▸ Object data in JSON
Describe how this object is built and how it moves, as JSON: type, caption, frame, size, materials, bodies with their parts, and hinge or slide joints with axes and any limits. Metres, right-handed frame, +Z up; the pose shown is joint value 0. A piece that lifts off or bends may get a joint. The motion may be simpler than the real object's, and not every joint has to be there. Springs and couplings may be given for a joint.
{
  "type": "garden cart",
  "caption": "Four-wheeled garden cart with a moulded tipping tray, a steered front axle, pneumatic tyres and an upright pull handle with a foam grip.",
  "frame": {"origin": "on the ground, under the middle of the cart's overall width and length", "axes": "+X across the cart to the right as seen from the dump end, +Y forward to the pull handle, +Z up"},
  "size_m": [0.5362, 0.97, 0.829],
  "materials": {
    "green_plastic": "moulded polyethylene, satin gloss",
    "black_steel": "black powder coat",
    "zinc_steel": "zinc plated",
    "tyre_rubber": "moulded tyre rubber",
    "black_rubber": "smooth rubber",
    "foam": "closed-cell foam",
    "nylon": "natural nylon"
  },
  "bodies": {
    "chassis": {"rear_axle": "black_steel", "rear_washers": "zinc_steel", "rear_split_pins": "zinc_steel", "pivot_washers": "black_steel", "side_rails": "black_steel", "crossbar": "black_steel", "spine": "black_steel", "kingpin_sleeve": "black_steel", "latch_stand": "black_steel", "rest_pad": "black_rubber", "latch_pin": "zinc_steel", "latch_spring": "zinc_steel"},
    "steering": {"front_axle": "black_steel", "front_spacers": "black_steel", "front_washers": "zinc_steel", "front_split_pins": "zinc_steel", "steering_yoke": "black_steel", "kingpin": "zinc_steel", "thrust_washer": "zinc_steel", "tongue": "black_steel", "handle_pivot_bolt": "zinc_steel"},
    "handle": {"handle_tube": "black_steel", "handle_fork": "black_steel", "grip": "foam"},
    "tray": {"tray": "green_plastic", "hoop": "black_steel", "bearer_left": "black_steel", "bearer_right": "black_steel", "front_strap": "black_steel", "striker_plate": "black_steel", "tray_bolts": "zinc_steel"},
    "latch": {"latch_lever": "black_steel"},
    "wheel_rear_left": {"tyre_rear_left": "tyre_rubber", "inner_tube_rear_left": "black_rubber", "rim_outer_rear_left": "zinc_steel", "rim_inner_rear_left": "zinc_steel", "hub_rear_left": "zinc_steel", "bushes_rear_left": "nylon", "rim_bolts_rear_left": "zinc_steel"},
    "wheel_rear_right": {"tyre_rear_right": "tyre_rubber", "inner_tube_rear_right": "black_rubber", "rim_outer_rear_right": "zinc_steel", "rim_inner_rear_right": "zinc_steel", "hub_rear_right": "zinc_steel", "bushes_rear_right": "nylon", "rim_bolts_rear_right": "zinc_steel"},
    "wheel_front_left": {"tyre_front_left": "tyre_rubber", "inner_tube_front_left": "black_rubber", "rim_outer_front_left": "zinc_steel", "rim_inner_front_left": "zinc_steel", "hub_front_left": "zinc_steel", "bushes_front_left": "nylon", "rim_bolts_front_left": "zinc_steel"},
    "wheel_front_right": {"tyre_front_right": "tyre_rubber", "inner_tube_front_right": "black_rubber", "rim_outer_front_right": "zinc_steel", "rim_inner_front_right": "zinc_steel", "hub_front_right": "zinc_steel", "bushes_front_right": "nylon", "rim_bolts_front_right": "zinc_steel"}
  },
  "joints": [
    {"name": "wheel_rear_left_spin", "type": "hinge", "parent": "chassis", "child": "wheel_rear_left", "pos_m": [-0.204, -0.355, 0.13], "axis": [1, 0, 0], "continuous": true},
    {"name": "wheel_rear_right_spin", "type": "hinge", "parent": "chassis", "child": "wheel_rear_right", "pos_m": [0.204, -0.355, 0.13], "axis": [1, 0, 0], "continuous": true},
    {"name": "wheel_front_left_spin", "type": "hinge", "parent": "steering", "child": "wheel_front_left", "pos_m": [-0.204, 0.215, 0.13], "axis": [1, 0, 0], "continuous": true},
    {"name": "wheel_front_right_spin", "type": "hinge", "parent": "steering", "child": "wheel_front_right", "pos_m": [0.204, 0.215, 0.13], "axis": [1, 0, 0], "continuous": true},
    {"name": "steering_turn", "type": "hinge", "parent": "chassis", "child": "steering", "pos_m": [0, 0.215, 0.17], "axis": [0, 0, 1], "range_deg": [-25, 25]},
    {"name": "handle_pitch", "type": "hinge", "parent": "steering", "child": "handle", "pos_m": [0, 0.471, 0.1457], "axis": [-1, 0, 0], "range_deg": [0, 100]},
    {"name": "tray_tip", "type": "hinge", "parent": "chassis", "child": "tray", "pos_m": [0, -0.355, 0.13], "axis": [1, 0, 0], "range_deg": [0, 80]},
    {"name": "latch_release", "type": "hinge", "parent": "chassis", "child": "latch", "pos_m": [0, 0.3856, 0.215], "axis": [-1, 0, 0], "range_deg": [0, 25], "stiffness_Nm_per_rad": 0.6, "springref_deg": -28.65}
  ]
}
--
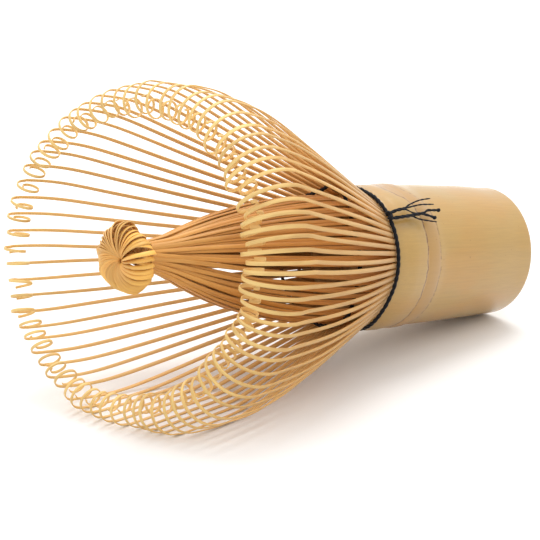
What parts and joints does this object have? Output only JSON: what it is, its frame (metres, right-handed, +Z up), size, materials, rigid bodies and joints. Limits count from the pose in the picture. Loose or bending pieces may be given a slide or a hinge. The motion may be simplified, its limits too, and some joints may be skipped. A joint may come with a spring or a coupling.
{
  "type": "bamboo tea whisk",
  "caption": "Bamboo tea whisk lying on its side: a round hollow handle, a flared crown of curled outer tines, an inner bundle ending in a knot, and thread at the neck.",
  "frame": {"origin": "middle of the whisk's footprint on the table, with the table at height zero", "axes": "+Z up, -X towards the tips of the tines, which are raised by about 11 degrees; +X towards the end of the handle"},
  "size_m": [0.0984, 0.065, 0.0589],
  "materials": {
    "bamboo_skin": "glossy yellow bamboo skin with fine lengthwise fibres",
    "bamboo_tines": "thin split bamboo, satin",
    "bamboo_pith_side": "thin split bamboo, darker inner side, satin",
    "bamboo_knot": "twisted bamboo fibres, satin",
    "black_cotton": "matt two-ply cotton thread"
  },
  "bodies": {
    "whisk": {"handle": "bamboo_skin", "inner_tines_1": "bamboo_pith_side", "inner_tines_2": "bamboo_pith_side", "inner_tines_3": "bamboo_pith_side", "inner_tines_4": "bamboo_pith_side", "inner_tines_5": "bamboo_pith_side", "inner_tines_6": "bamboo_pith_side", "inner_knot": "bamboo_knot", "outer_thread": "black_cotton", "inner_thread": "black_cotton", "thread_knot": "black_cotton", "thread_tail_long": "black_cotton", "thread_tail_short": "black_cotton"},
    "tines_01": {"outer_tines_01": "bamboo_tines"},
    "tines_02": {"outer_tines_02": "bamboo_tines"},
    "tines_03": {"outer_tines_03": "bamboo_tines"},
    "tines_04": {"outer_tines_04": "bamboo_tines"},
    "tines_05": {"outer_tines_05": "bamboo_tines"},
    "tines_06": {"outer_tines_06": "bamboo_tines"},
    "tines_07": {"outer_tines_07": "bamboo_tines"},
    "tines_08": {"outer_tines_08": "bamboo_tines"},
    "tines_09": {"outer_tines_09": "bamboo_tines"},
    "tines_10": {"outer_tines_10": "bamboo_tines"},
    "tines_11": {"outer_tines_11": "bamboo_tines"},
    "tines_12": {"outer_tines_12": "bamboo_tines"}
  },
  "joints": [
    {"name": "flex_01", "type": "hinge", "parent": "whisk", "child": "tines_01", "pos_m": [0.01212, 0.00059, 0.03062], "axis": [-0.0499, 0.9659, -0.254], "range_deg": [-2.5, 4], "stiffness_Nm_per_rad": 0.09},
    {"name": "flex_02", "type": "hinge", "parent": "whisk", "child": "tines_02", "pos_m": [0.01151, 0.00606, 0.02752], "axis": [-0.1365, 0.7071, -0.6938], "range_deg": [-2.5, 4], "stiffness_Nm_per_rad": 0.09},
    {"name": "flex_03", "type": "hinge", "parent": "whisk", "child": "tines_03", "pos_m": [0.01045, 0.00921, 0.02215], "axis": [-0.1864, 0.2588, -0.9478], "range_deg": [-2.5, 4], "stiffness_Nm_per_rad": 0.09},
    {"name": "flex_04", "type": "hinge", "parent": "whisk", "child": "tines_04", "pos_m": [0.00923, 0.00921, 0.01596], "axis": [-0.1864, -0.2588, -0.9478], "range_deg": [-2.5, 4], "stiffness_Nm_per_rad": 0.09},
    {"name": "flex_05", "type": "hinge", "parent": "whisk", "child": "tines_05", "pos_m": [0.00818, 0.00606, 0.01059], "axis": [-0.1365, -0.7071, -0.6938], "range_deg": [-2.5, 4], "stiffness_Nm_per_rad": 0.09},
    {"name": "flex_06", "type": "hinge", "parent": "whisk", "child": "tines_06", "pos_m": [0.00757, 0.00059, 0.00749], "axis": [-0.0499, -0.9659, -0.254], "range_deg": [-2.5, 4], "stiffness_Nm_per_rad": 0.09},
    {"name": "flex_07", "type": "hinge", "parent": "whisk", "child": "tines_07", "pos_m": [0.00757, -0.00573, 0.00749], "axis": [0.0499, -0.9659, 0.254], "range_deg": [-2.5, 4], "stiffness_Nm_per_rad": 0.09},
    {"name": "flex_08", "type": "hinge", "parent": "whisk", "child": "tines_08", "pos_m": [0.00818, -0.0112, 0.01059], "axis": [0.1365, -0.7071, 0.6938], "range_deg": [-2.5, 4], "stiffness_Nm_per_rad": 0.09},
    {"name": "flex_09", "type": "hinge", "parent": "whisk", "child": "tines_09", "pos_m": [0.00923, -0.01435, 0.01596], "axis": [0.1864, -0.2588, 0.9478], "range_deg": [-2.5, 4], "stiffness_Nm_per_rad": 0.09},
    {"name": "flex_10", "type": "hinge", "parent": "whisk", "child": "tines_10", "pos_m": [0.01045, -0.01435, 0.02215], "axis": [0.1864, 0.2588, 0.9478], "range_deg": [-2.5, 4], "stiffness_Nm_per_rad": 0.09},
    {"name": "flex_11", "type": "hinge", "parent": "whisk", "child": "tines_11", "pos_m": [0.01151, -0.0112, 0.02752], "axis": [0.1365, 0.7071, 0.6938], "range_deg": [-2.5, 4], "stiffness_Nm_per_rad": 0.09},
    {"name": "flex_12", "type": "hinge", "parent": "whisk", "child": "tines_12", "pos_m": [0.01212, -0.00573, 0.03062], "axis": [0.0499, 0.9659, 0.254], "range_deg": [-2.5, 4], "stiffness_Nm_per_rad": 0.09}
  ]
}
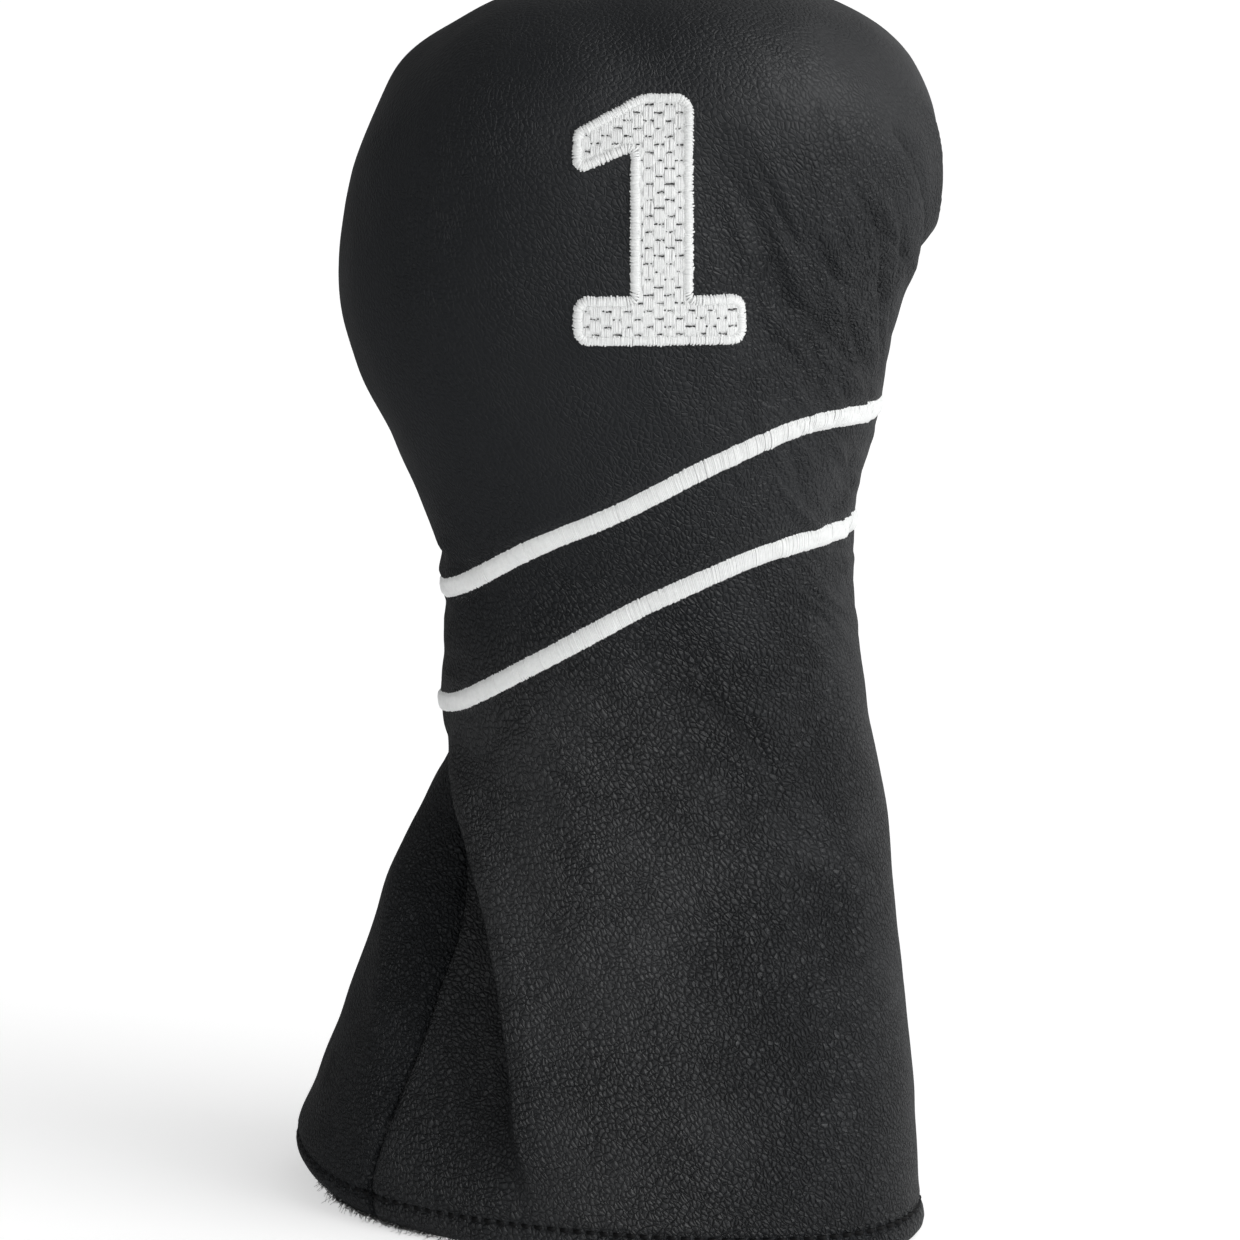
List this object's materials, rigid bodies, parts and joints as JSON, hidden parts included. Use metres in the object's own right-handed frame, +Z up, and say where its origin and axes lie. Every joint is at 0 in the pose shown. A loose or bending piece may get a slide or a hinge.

▸ TASK DETAILS
Pick each line holding the word "rigid" out of the data and copy it.

▸ PROBLEM SOLUTION
What parts and joints does this object have? Output only JSON: what it is, its frame (metres, right-handed, +Z up), size, materials, rigid bodies and joints. Limits count from the pose in the picture. Loose or bending pieces may be given a slide or a hinge. The motion may be simplified, its limits too, and some joints may be skipped. A joint may come with a spring or a coupling.
List this object's materials, rigid bodies, parts and joints as JSON, hidden parts included. Use metres in the object's own right-handed frame, +Z up, and say where its origin and axes lie. Every joint is at 0 in the pose shown. A loose or bending piece may get a slide or a hinge.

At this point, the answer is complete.